Object data in JSON
******************************

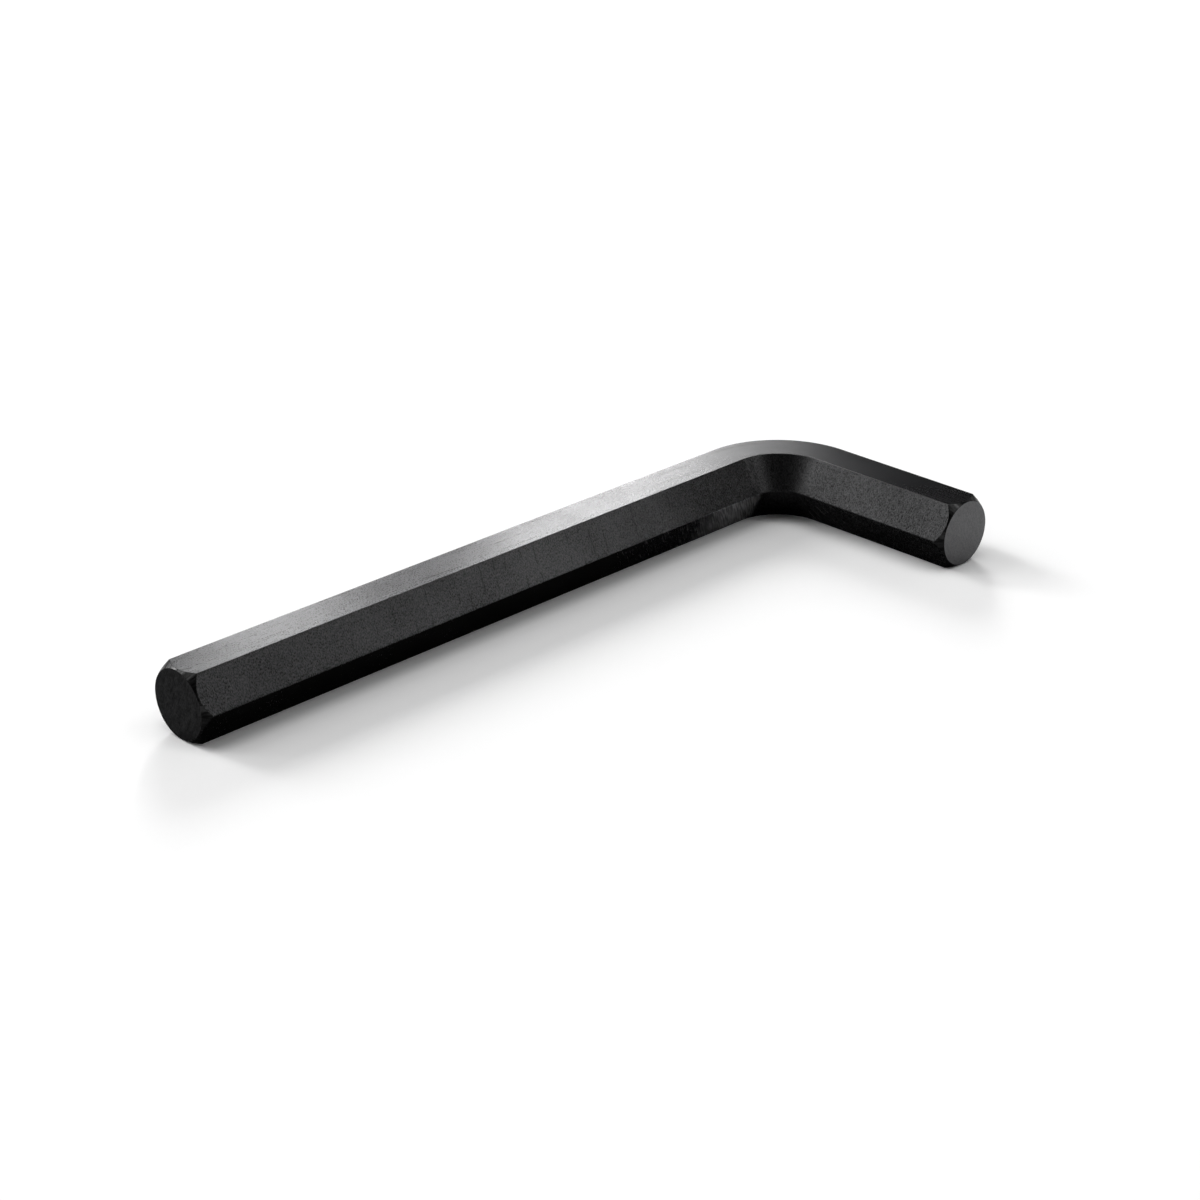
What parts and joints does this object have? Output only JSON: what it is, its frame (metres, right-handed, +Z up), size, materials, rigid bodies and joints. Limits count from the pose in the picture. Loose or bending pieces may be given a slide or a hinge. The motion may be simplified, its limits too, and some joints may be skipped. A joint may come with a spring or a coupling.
{
  "type": "hex key",
  "caption": "L-shaped hexagonal bar key with a short bent arm, a radiused elbow and a turned chamfer at each end.",
  "frame": {"origin": "middle of the overall length and width, on the surface that the key lies on", "axes": "+Z up from that surface; the long arm runs along X with its end face towards -X; the short arm runs along Y with its end face towards -Y"},
  "size_m": [0.1074, 0.0383, 0.009],
  "materials": {
    "black_finish": "satin black oxide on hardened steel, with fine grain and light handling marks"
  },
  "bodies": {
    "root": {"hex_key": "black_finish"}
  },
  "joints": []
}
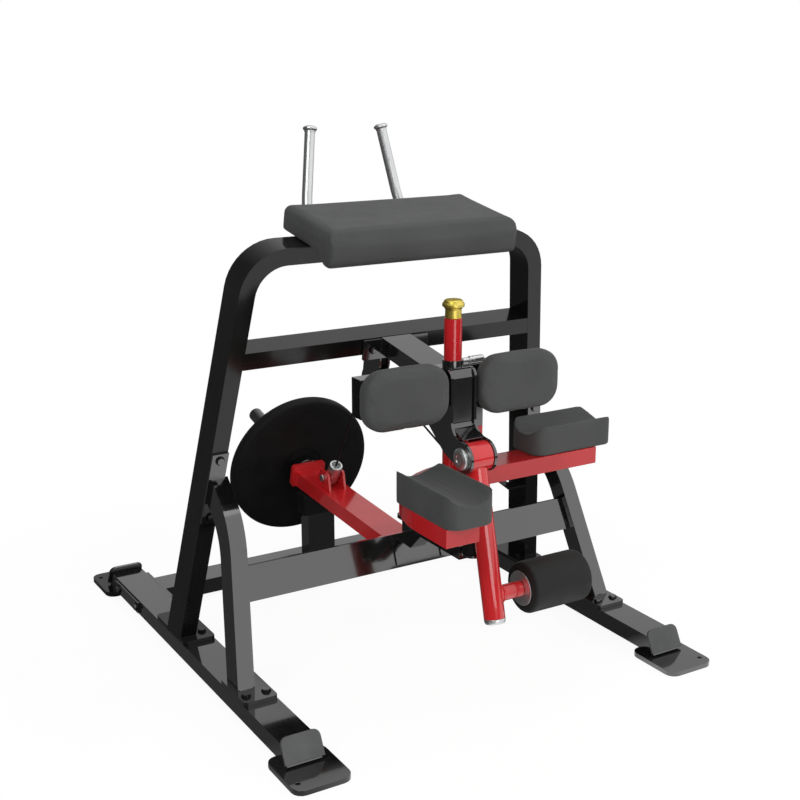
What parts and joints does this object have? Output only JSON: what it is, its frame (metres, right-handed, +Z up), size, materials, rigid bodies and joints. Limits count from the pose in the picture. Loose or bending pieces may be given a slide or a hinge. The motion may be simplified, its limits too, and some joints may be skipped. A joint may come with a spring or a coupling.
{
  "type": "standing hamstring machine",
  "caption": "Plate-loaded standing leg curl: leaning hoop frame, chest and thigh pads, knee troughs on a sliding red platform, swinging ankle-roller arm driving a rear weight lever by cable",
  "frame": {"origin": "on the floor under the middle of the machine's outer box", "axes": "+X to the user's right, +Y the way the user faces, towards the weight horn, +Z up"},
  "size_m": [1.387, 1.7672, 1.5576],
  "materials": {
    "frame_paint": "gloss black powder coat",
    "red_paint": "gloss red powder coat",
    "grey_paint": "satin grey",
    "upholstery": "matte charcoal vinyl upholstery",
    "board": "black-covered board",
    "foam": "closed-cell foam",
    "rubber": "matte black",
    "pulley_plastic": "satin nylon",
    "cable": "coated wire rope",
    "chrome": "polished",
    "steel": "zinc plated",
    "gold": "satin gold"
  },
  "bodies": {
    "frame": {"rail_right": "frame_paint", "rail_left": "frame_paint", "rail_end_front_left": "grey_paint", "rail_end_front_right": "grey_paint", "rail_end_rear_left": "frame_paint", "rail_end_rear_right": "frame_paint", "foot_front_left": "frame_paint", "foot_front_right": "frame_paint", "foot_rear_left": "frame_paint", "foot_rear_right": "frame_paint", "rear_beam": "frame_paint", "rear_backing_left": "frame_paint", "rear_backing_right": "frame_paint", "bumper": "rubber", "hoop": "frame_paint", "brace_right": "frame_paint", "brace_left": "frame_paint", "lower_beam": "frame_paint", "stop_strut": "frame_paint", "stop_rubber": "rubber", "upper_beam": "frame_paint", "forward_strut": "frame_paint", "cheek_left": "frame_paint", "cheek_right": "frame_paint", "hub_cover": "frame_paint", "thigh_bar_right": "frame_paint", "thigh_bar_left": "frame_paint", "thigh_board_left": "board", "thigh_board_right": "board", "thigh_pad_left": "upholstery", "thigh_pad_right": "upholstery", "chest_board": "board", "chest_pad": "upholstery", "hand_grip_right": "chrome", "hand_grip_left": "chrome", "hub_axle": "steel", "pulley_bracket": "frame_paint", "cable_run": "cable", "cable_drop": "cable", "post_guide": "frame_paint"},
    "arm": {"swing_arm": "red_paint", "arm_end_cap": "steel", "roller_retainer": "steel", "drum_cable": "cable"},
    "roller": {"roller_foam": "foam", "roller_core": "steel"},
    "lever": {"weight_lever": "red_paint", "lever_shaft": "steel", "cable_socket": "steel", "plate_stop_disc": "rubber", "weight_horn": "frame_paint"},
    "pulley_wheel": {"pulley": "pulley_plastic"},
    "platform": {"knee_platform": "red_paint", "lift_post": "red_paint", "post_cap": "gold", "knee_pad_left": "upholstery", "knee_pad_right": "upholstery"},
    "pin": {"pull_pin": "chrome"}
  },
  "joints": [
    {"name": "arm_swing", "type": "hinge", "parent": "frame", "child": "arm", "pos_m": [0, -0.57159, 0.695], "axis": [-1, 0, 0], "range_deg": [0, 110]},
    {"name": "roller_spin", "type": "hinge", "parent": "arm", "child": "roller", "pos_m": [0, -0.66282, 0.31788], "axis": [1, 0, 0], "continuous": true},
    {"name": "lever_lift", "type": "hinge", "parent": "frame", "child": "lever", "pos_m": [0, -0.15859, 0.306], "axis": [1, 0, 0], "range_deg": [0, 12.1], "deforming": ["cable_drop"]},
    {"name": "pulley_spin", "type": "hinge", "parent": "frame", "child": "pulley_wheel", "pos_m": [-0.028, -0.05105, 0.80093], "axis": [1, 0, 0], "range_deg": [0, 116]},
    {"name": "platform_height", "type": "slide", "parent": "frame", "child": "platform", "axis": [0, 0, 1], "range_m": [-0.1, 0]},
    {"name": "pull_pin_slide", "type": "slide", "parent": "frame", "child": "pin", "axis": [1, 0, 0], "range_m": [0, 0.012], "stiffness_N_per_m": 400, "springref_m": -0.004}
  ],
  "couplings": [
    {"joint": "lever_lift", "follows": "arm_swing", "ratio": 0.1097},
    {"joint": "pulley_spin", "follows": "arm_swing", "ratio": 1.0465}
  ]
}
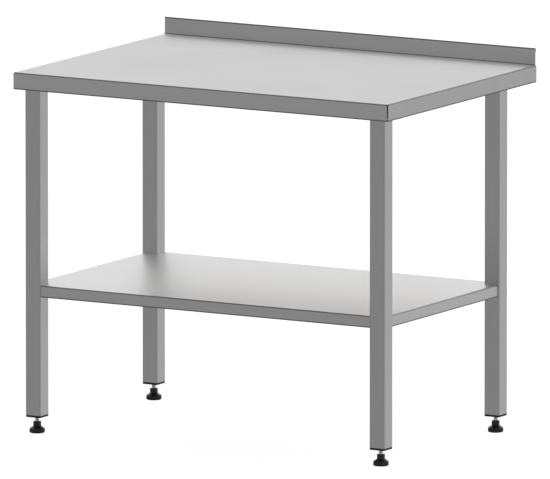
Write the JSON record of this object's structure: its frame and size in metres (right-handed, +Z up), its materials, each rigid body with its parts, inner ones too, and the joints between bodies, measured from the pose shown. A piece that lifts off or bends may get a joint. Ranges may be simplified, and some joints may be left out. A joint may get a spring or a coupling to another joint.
{
  "type": "work table",
  "caption": "Stainless steel work table with a rear upstand, folded apron edges, square tube legs, a notched undershelf and black screw-adjustable levelling feet.",
  "frame": {"origin": "on the floor at the centre of the table's footprint, with the feet at the height they are shown at", "axes": "+X along the length to the right of a person working at the table, +Y from the working side to the wall side with the upstand, +Z up"},
  "size_m": [1, 0.7, 0.89],
  "materials": {
    "stainless_sheet": "satin",
    "stainless_tube": "satin",
    "stainless_channel": "satin",
    "bright_steel": "polished",
    "board": "matte",
    "black_nylon": "satin",
    "black_rubber": "matte"
  },
  "bodies": {
    "table": {"worktop_skin": "stainless_sheet", "worktop_board": "board", "rear_closing_strip": "stainless_sheet", "worktop_centre_channel": "stainless_channel", "frame_rail_front": "stainless_tube", "frame_rail_rear": "stainless_tube", "frame_rail_left": "stainless_tube", "frame_rail_right": "stainless_tube", "worktop_fixing_brackets": "stainless_channel", "worktop_fixing_screws": "bright_steel", "leg_front_left": "stainless_tube", "leg_front_right": "stainless_tube", "leg_rear_left": "stainless_tube", "leg_rear_right": "stainless_tube", "shelf_panel": "stainless_sheet", "shelf_channel": "stainless_channel", "shelf_brackets": "stainless_channel", "shelf_studs": "bright_steel", "shelf_nuts": "bright_steel", "leg_insert_front_left": "black_nylon", "thread_bush_front_left": "bright_steel", "leg_insert_front_right": "black_nylon", "thread_bush_front_right": "bright_steel", "leg_insert_rear_left": "black_nylon", "thread_bush_rear_left": "bright_steel", "leg_insert_rear_right": "black_nylon", "thread_bush_rear_right": "bright_steel"},
    "foot_front_left": {"foot_base_front_left": "black_nylon", "foot_pad_front_left": "black_rubber"},
    "spindle_front_left": {"foot_spindle_front_left": "bright_steel", "foot_collar_front_left": "black_nylon"},
    "foot_front_right": {"foot_base_front_right": "black_nylon", "foot_pad_front_right": "black_rubber"},
    "spindle_front_right": {"foot_spindle_front_right": "bright_steel", "foot_collar_front_right": "black_nylon"},
    "foot_rear_left": {"foot_base_rear_left": "black_nylon", "foot_pad_rear_left": "black_rubber"},
    "spindle_rear_left": {"foot_spindle_rear_left": "bright_steel", "foot_collar_rear_left": "black_nylon"},
    "foot_rear_right": {"foot_base_rear_right": "black_nylon", "foot_pad_rear_right": "black_rubber"},
    "spindle_rear_right": {"foot_spindle_rear_right": "bright_steel", "foot_collar_rear_right": "black_nylon"}
  },
  "joints": [
    {"name": "foot_travel_front_left", "type": "slide", "parent": "table", "child": "foot_front_left", "axis": [0, 0, -1], "range_m": [-0.01, 0.025]},
    {"name": "spindle_turn_front_left", "type": "hinge", "parent": "foot_front_left", "child": "spindle_front_left", "pos_m": [-0.46, -0.31, 0.0095], "axis": [0, 0, -1], "range_deg": [-2401, 6001]},
    {"name": "foot_travel_front_right", "type": "slide", "parent": "table", "child": "foot_front_right", "axis": [0, 0, -1], "range_m": [-0.01, 0.025]},
    {"name": "spindle_turn_front_right", "type": "hinge", "parent": "foot_front_right", "child": "spindle_front_right", "pos_m": [0.46, -0.31, 0.0095], "axis": [0, 0, -1], "range_deg": [-2401, 6001]},
    {"name": "foot_travel_rear_left", "type": "slide", "parent": "table", "child": "foot_rear_left", "axis": [0, 0, -1], "range_m": [-0.01, 0.025]},
    {"name": "spindle_turn_rear_left", "type": "hinge", "parent": "foot_rear_left", "child": "spindle_rear_left", "pos_m": [-0.46, 0.23, 0.0095], "axis": [0, 0, -1], "range_deg": [-2401, 6001]},
    {"name": "foot_travel_rear_right", "type": "slide", "parent": "table", "child": "foot_rear_right", "axis": [0, 0, -1], "range_m": [-0.01, 0.025]},
    {"name": "spindle_turn_rear_right", "type": "hinge", "parent": "foot_rear_right", "child": "spindle_rear_right", "pos_m": [0.46, 0.23, 0.0095], "axis": [0, 0, -1], "range_deg": [-2401, 6001]}
  ],
  "couplings": [
    {"joint": "spindle_turn_front_left", "follows": "foot_travel_front_left", "rad_per_m": 4188.8},
    {"joint": "spindle_turn_front_right", "follows": "foot_travel_front_right", "rad_per_m": 4188.8},
    {"joint": "spindle_turn_rear_left", "follows": "foot_travel_rear_left", "rad_per_m": 4188.8},
    {"joint": "spindle_turn_rear_right", "follows": "foot_travel_rear_right", "rad_per_m": 4188.8}
  ]
}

******************************

Given request
Across the records above, count the lines holding "each" and reply with that number alone.

Solution to this problem
2